The message was unmistakable — the people care deeply about their property rights and they value local control — and Pierre was flat out wrong in their deception and subterfuge with SB201.
We have the high ground for now, but we’ll have to fight to keep it.

During the 2025 legislative session…

…a newly energized legislature passed House Bill 1052 — a clear, unmistakable ban on the use of eminent domain for carbon pipelines – sponsored by Speaker Pro Tempore Rep. Karla Lems and farmer/rancher, first-term Senator Mark Lapka – both impacted landowners on the proposed carbon pipeline route.

In March 2025…

HB 1052, a nation-leading landmark piece of legislation, that eliminated eminent domain for private gain, was signed into law.

For the first time in years, South Dakota landowners could pause – and breathe a sigh of relief. With the passage of HB1052, the people of South Dakota could officially say, “Yes, I want to participate in this project,” or “No, thank you. I have other plans for my land and my business.”

2025: A Hard-Won Victory

It was a hard-fought battle, with a steep cost. And along the way, other victories were achieved – a unanimous South Dakota Supreme Court ruling against invasive surveying; moratoriums and ordinances placed at township and county levels; condemnation cases tossed out of court; three denied permit applications at the PUC; and other threatening bills like SB198 and HB1216 squashed dead in their tracks.

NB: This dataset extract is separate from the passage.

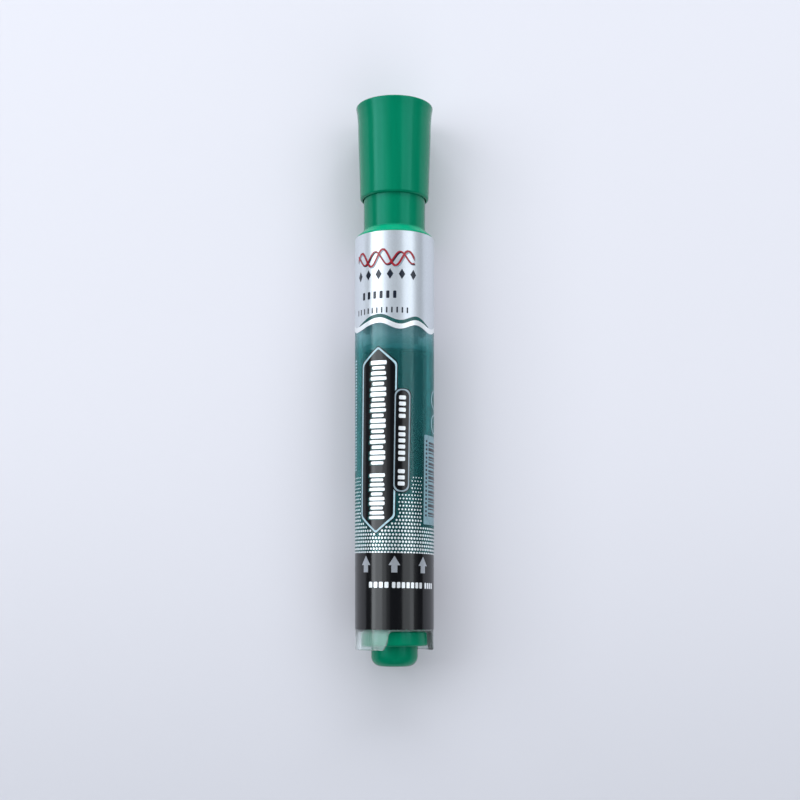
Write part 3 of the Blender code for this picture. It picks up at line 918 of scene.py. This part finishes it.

Yes, many victories were achieved, but the lesson was learned. South Dakotans could never again blindly trust legislators to protect and defend our God-given property rights without constant vigilance. If it is to be, it is up to you and me.

What's Coming...

The establishment did not take this defeat lightly. Neither did the billion-dollar pipeline interests who lost their grip on South Dakota’s land.

They know exactly how this game is played. And at this moment – the suits are regrouping, reorganizing, and polishing up the old play book in secret backroom meetings.

All it takes is flipping a handful of legislative seats; amending a statute here or there; and the protections secured under HB1052 can be quietly unraveled. They have near-unlimited capital, long-time horizons, and no roots in the soil they seek to control.

Their strategy is simple – wait us out.

They assume grassroots landowners will grow tired. That families can’t afford to spend every summer, every session, every election cycle fighting to keep what is already theirs.

They want South Dakotans to believe the battle is over — that the passage of HB 1052 was the finish line rather than a foothold. They figure we’ll pack up and go back to the farm and ranch.

Wear us down.
Let vigilance fade.
Move back in when no one is watching.

They are wrong.

American Land & Legacy is not a campaign.

It is not a moment.
It is not a single bill.

We exist because defending property rights is never “settled.” Thomas Jefferson said, “The price of liberty is eternal vigilance,” and we are committed to standing in the gap against any threats to a core tenant of freedom — property rights.

That’s exactly what we intend to do.

Since the passage of HB1052, more threats have come our way. With a trip to Washington, D.C. this summer, we pushed back when a $10 million pay-to-play scheme and a federal eminent domain pre-emption was placed in the Big Beautiful Bill.

We stood our ground when the North Dakota attorney general threatened to sue South Dakota over HB1052. We were whistle blowers against a proposed bill by Dusty Johnson, HR4135, that would have fast-tracked the permitting process from the top down for data centers and carbon pipelines.

And you can bet there will be more schemes and threats to come.

Our commitment to you is that we will work relentlessly to ensure that South Dakota’s land remains in the hands of those who steward it — not corporations, not bureaucrats, and not political interests operating from a distance.

Our mission is bigger than defense.

We intend to make South Dakota the property rights bastion of the Midwest – a beacon on a hill, a place where landowners know the law is on their side; where eminent domain abuse finds no foothold; and where future generations inherit land that is truly theirs.

This fight isn’t over. In many ways, it’s just beginning.